The first mocrowave oven a Raytheon Radarange from 1947. (Courtesy: Raytheon)

The first Raytheon Radarange (the name was a winning entry in an employee contest) was built in 1947. It was 6 feet tall and weighed 750 pounds. It was also water-cooled and consumed 3000 watts of power. But research continued, along with gradual miniaturization, and by the mid 50’s, free-standing microwave ovens were using half as much power and cost less than $3000. That made them affordable investment by eateries and bakeries, whose operations were revolutionized by the ability to cook much faster.
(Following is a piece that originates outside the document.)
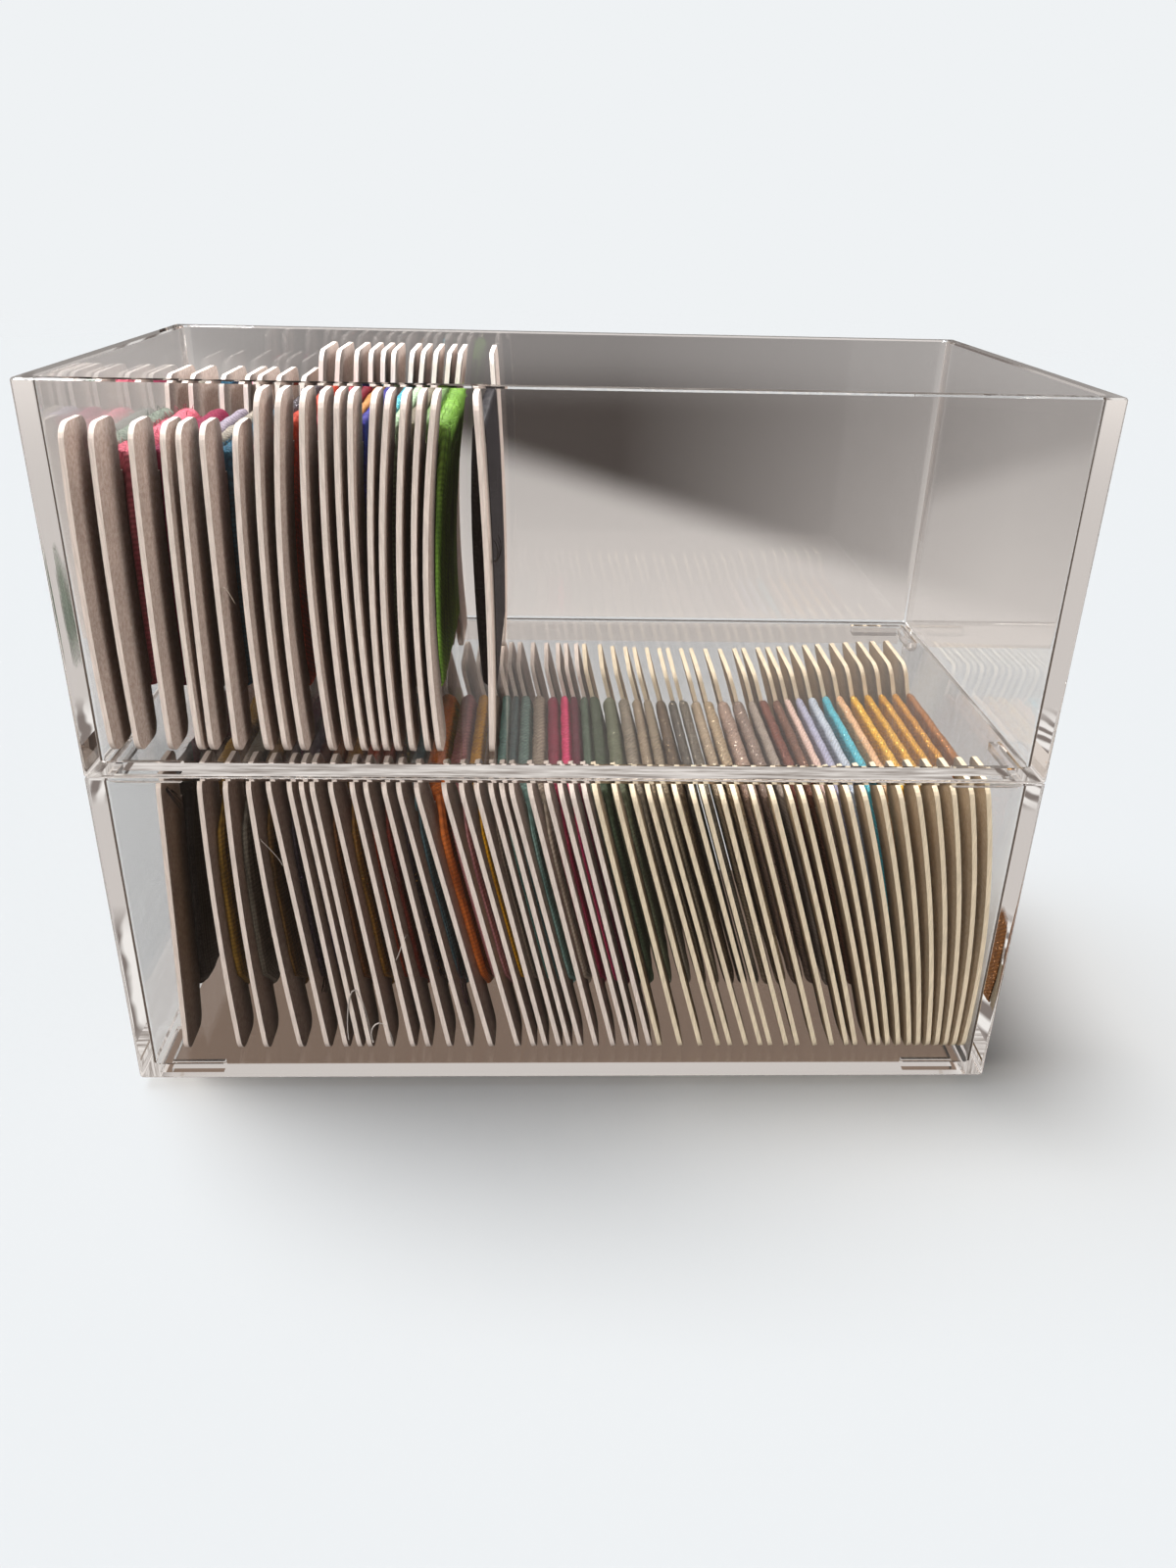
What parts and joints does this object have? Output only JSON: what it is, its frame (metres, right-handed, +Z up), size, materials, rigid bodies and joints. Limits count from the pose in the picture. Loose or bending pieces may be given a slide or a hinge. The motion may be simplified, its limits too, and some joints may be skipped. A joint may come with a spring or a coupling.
{
  "type": "embroidery thread box",
  "caption": "Two clear stacking trays full of H-shaped card bobbins wound with embroidery thread; the upper tray lifts off and its cards draw out upwards.",
  "frame": {"origin": "on the table under the middle of the stack, at the feet's underside", "axes": "+X along the long side towards the emptier end of the upper tray, +Y from front to back, +Z up"},
  "size_m": [0.228, 0.118, 0.181],
  "materials": {
    "clear_moulding": "crystal-clear moulded plastic, polished",
    "card_board": "uncoated paperboard, cut by a die, matte",
    "thread_upper_01": "twisted embroidery thread, wound by hand, soft sheen",
    "thread_upper_02": "twisted embroidery thread, wound by hand, soft sheen",
    "thread_upper_03": "twisted embroidery thread, wound by hand, soft sheen",
    "thread_upper_04": "twisted embroidery thread, wound by hand, soft sheen",
    "thread_upper_05": "twisted embroidery thread, wound by hand, soft sheen",
    "thread_upper_06": "twisted embroidery thread, wound by hand, soft sheen",
    "thread_upper_07": "twisted embroidery thread, wound by hand, soft sheen",
    "thread_upper_08": "twisted embroidery thread, wound by hand, soft sheen",
    "thread_upper_09": "twisted embroidery thread, wound by hand, soft sheen",
    "thread_upper_10": "twisted embroidery thread, wound by hand, soft sheen",
    "thread_upper_11": "twisted embroidery thread, wound by hand, soft sheen",
    "thread_upper_12": "twisted embroidery thread, wound by hand, soft sheen",
    "thread_upper_13": "twisted embroidery thread, wound by hand, soft sheen",
    "thread_upper_14": "twisted embroidery thread, wound by hand, soft sheen",
    "thread_upper_15": "twisted embroidery thread, wound by hand, soft sheen",
    "thread_upper_16": "twisted embroidery thread, wound by hand, soft sheen",
    "thread_upper_17": "twisted embroidery thread, wound by hand, soft sheen",
    "thread_upper_18": "twisted embroidery thread, wound by hand, soft sheen",
    "thread_upper_19": "twisted embroidery thread, wound by hand, soft sheen",
    "thread_lower_01": "twisted embroidery thread, wound by hand, soft sheen",
    "thread_lower_02": "twisted embroidery thread, wound by hand, soft sheen",
    "thread_lower_03": "twisted embroidery thread, wound by hand, soft sheen",
    "thread_lower_04": "twisted embroidery thread, wound by hand, soft sheen",
    "thread_lower_05": "twisted embroidery thread, wound by hand, soft sheen",
    "thread_lower_06": "twisted embroidery thread, wound by hand, soft sheen",
    "thread_lower_07": "twisted embroidery thread, wound by hand, soft sheen",
    "thread_lower_08": "twisted embroidery thread, wound by hand, soft sheen",
    "thread_lower_09": "twisted embroidery thread, wound by hand, soft sheen",
    "thread_lower_10": "twisted embroidery thread, wound by hand, soft sheen"
  },
  "bodies": {
    "lower_tray": {"lower_tray": "clear_moulding"},
    "upper_tray": {"upper_tray": "clear_moulding"},
    "upper_card_01": {"upper_card_01": "card_board", "upper_thread_01": "thread_upper_01"},
    "upper_card_02": {"upper_card_02": "card_board", "upper_thread_02": "thread_upper_02"},
    "upper_card_03": {"upper_card_03": "card_board", "upper_thread_03": "thread_upper_03"},
    "upper_card_04": {"upper_card_04": "card_board", "upper_thread_04": "thread_upper_04"},
    "upper_card_05": {"upper_card_05": "card_board", "upper_thread_05": "thread_upper_05"},
    "upper_card_06": {"upper_card_06": "card_board", "upper_thread_06": "thread_upper_06"},
    "upper_card_07": {"upper_card_07": "card_board", "upper_thread_07": "thread_upper_07"},
    "upper_card_08": {"upper_card_08": "card_board", "upper_thread_08": "thread_upper_08"},
    "upper_card_09": {"upper_card_09": "card_board", "upper_thread_09": "thread_upper_09"},
    "upper_card_10": {"upper_card_10": "card_board", "upper_thread_10": "thread_upper_10"},
    "upper_card_11": {"upper_card_11": "card_board", "upper_thread_11": "thread_upper_11"},
    "upper_card_12": {"upper_card_12": "card_board", "upper_thread_12": "thread_upper_12"},
    "upper_card_13": {"upper_card_13": "card_board", "upper_thread_13": "thread_upper_13"},
    "upper_card_14": {"upper_card_14": "card_board", "upper_thread_14": "thread_upper_14"},
    "upper_card_15": {"upper_card_15": "card_board", "upper_thread_15": "thread_upper_15"},
    "upper_card_16": {"upper_card_16": "card_board", "upper_thread_16": "thread_upper_16"},
    "upper_card_17": {"upper_card_17": "card_board", "upper_thread_17": "thread_upper_17"},
    "upper_card_18": {"upper_card_18": "card_board", "upper_thread_18": "thread_upper_18"},
    "upper_card_19": {"upper_card_19": "card_board", "upper_thread_19": "thread_upper_19"},
    "lower_bundle_01": {"lower_cards_01": "card_board", "lower_threads_01": "thread_lower_01"},
    "lower_bundle_02": {"lower_cards_02": "card_board", "lower_threads_02": "thread_lower_02"},
    "lower_bundle_03": {"lower_cards_03": "card_board", "lower_threads_03": "thread_lower_03"},
    "lower_bundle_04": {"lower_cards_04": "card_board", "lower_threads_04": "thread_lower_04"},
    "lower_bundle_05": {"lower_cards_05": "card_board", "lower_threads_05": "thread_lower_05"},
    "lower_bundle_06": {"lower_cards_06": "card_board", "lower_threads_06": "thread_lower_06"},
    "lower_bundle_07": {"lower_cards_07": "card_board", "lower_threads_07": "thread_lower_07"},
    "lower_bundle_08": {"lower_cards_08": "card_board", "lower_threads_08": "thread_lower_08"},
    "lower_bundle_09": {"lower_cards_09": "card_board", "lower_threads_09": "thread_lower_09"},
    "lower_bundle_10": {"lower_cards_10": "card_board", "lower_threads_10": "thread_lower_10"}
  },
  "joints": [
    {"name": "upper_tray_lift", "type": "slide", "parent": "lower_tray", "child": "upper_tray", "axis": [0, 0, 1], "range_m": [0, 0.12]},
    {"name": "upper_card_01_draw", "type": "slide", "parent": "upper_tray", "child": "upper_card_01", "axis": [0.0087, 0, 1], "range_m": [0, 0.088]},
    {"name": "upper_card_02_draw", "type": "slide", "parent": "upper_tray", "child": "upper_card_02", "axis": [0.014, 0, 0.9999], "range_m": [0, 0.088]},
    {"name": "upper_card_03_draw", "type": "slide", "parent": "upper_tray", "child": "upper_card_03", "axis": [0.0209, 0, 0.9998], "range_m": [0, 0.088]},
    {"name": "upper_card_04_draw", "type": "slide", "parent": "upper_tray", "child": "upper_card_04", "axis": [0.014, 0, 0.9999], "range_m": [0, 0.088]},
    {"name": "upper_card_05_draw", "type": "slide", "parent": "upper_tray", "child": "upper_card_05", "axis": [0.0209, 0, 0.9998], "range_m": [0, 0.088]},
    {"name": "upper_card_06_draw", "type": "slide", "parent": "upper_tray", "child": "upper_card_06", "axis": [0.0122, 0, 0.9999], "range_m": [0, 0.088]},
    {"name": "upper_card_07_draw", "type": "slide", "parent": "upper_tray", "child": "upper_card_07", "axis": [0.0035, 0, 1], "range_m": [0, 0.088]},
    {"name": "upper_card_08_draw", "type": "slide", "parent": "upper_tray", "child": "upper_card_08", "axis": [0.0175, 0, 0.9998], "range_m": [0, 0.088]},
    {"name": "upper_card_09_draw", "type": "slide", "parent": "upper_tray", "child": "upper_card_09", "axis": [0.0227, 0, 0.9997], "range_m": [0, 0.088]},
    {"name": "upper_card_10_draw", "type": "slide", "parent": "upper_tray", "child": "upper_card_10", "axis": [-0.0017, 0, 1], "range_m": [0, 0.088]},
    {"name": "upper_card_11_draw", "type": "slide", "parent": "upper_tray", "child": "upper_card_11", "axis": [-0.0035, 0, 1], "range_m": [0, 0.088]},
    {"name": "upper_card_12_draw", "type": "slide", "parent": "upper_tray", "child": "upper_card_12", "axis": [-0.0087, 0, 1], "range_m": [0, 0.088]},
    {"name": "upper_card_13_draw", "type": "slide", "parent": "upper_tray", "child": "upper_card_13", "axis": [-0.0087, 0, 1], "range_m": [0, 0.088]},
    {"name": "upper_card_14_draw", "type": "slide", "parent": "upper_tray", "child": "upper_card_14", "axis": [0.0209, 0, 0.9998], "range_m": [0, 0.088]},
    {"name": "upper_card_15_draw", "type": "slide", "parent": "upper_tray", "child": "upper_card_15", "axis": [0.0227, 0, 0.9997], "range_m": [0, 0.088]},
    {"name": "upper_card_16_draw", "type": "slide", "parent": "upper_tray", "child": "upper_card_16", "axis": [0.0227, 0, 0.9997], "range_m": [0, 0.088]},
    {"name": "upper_card_17_draw", "type": "slide", "parent": "upper_tray", "child": "upper_card_17", "axis": [0.0209, 0, 0.9998], "range_m": [0, 0.088]},
    {"name": "upper_card_18_draw", "type": "slide", "parent": "upper_tray", "child": "upper_card_18", "axis": [0.0227, 0, 0.9997], "range_m": [0, 0.088]},
    {"name": "upper_card_19_draw", "type": "slide", "parent": "upper_tray", "child": "upper_card_19", "axis": [-0.0262, 0, 0.9997], "range_m": [0, 0.088]},
    {"name": "lower_bundle_01_lift", "type": "slide", "parent": "lower_tray", "child": "lower_bundle_01", "axis": [-0.0363, 0, 0.9993], "range_m": [0, 0.0024]},
    {"name": "lower_bundle_02_lift", "type": "slide", "parent": "lower_tray", "child": "lower_bundle_02", "axis": [-0.1222, 0, 0.9925], "range_m": [0, 0.0024]},
    {"name": "lower_bundle_03_lift", "type": "slide", "parent": "lower_tray", "child": "lower_bundle_03", "axis": [-0.1912, 0, 0.9816], "range_m": [0, 0.0024]},
    {"name": "lower_bundle_04_lift", "type": "slide", "parent": "lower_tray", "child": "lower_bundle_04", "axis": [-0.2215, 0, 0.9751], "range_m": [0, 0.0024]},
    {"name": "lower_bundle_05_lift", "type": "slide", "parent": "lower_tray", "child": "lower_bundle_05", "axis": [-0.2348, 0, 0.972], "range_m": [0, 0.0024]},
    {"name": "lower_bundle_06_lift", "type": "slide", "parent": "lower_tray", "child": "lower_bundle_06", "axis": [-0.2666, 0, 0.9638], "range_m": [0, 0.0024]},
    {"name": "lower_bundle_07_lift", "type": "slide", "parent": "lower_tray", "child": "lower_bundle_07", "axis": [-0.291, 0, 0.9567], "range_m": [0, 0.0024]},
    {"name": "lower_bundle_08_lift", "type": "slide", "parent": "lower_tray", "child": "lower_bundle_08", "axis": [-0.286, 0, 0.9582], "range_m": [0, 0.0024]},
    {"name": "lower_bundle_09_lift", "type": "slide", "parent": "lower_tray", "child": "lower_bundle_09", "axis": [-0.2355, 0, 0.9719], "range_m": [0, 0.0024]},
    {"name": "lower_bundle_10_lift", "type": "slide", "parent": "lower_tray", "child": "lower_bundle_10", "axis": [-0.1302, 0, 0.9915], "range_m": [0, 0.0024]}
  ]
}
As the technology got smaller and cheaper, Raytheon saw the potential for selling home-sized microwave ovens. So in 1967, Amana, a Raytheon division, began marketing the Radarange for $495.

1972 Radarange ad

That was a lot of money back then, and sales began slowly. But that wasn’t the only factor. Urban legends have exploded with the growth of the internet, but they were around back in our childhoods, too. And many myths surrounded cooking your food with microwave radiation. Tales of sterility, impotence, and radiation poisoning hindered sales of microwave ovens.

But the numbers steadily increased as the truth showed fears of such incidents to be unfounded. By 1970, 40,000 were sold. In 1975, more microwave ovens were sold than gas ranges. The next year, 60% of US households had one. I think that’s when my thrifty father finally sprang for one, and the Enderland household began experiencing the miracle of microwave cooking.

One tale about the ovens did turn out to be true: metal and microwaves don’t mix. Many a 1970’s homeowner was horrified by miniature electrical storms when they put aluminum foil or metallic utensils in their microwave ovens. It was a mistake that was generally only made once.

Today, of course, there’s nothing cooler than frying a CD in an old microwave. And you can get a basic oven for less than fifty bucks. If you don’t have a microwave oven in your house, it’s for personal reasons rather than economic. But if you remember JFK, you can also recall a time when warming food required heating a big oven or firing up a cooktop, no exceptions.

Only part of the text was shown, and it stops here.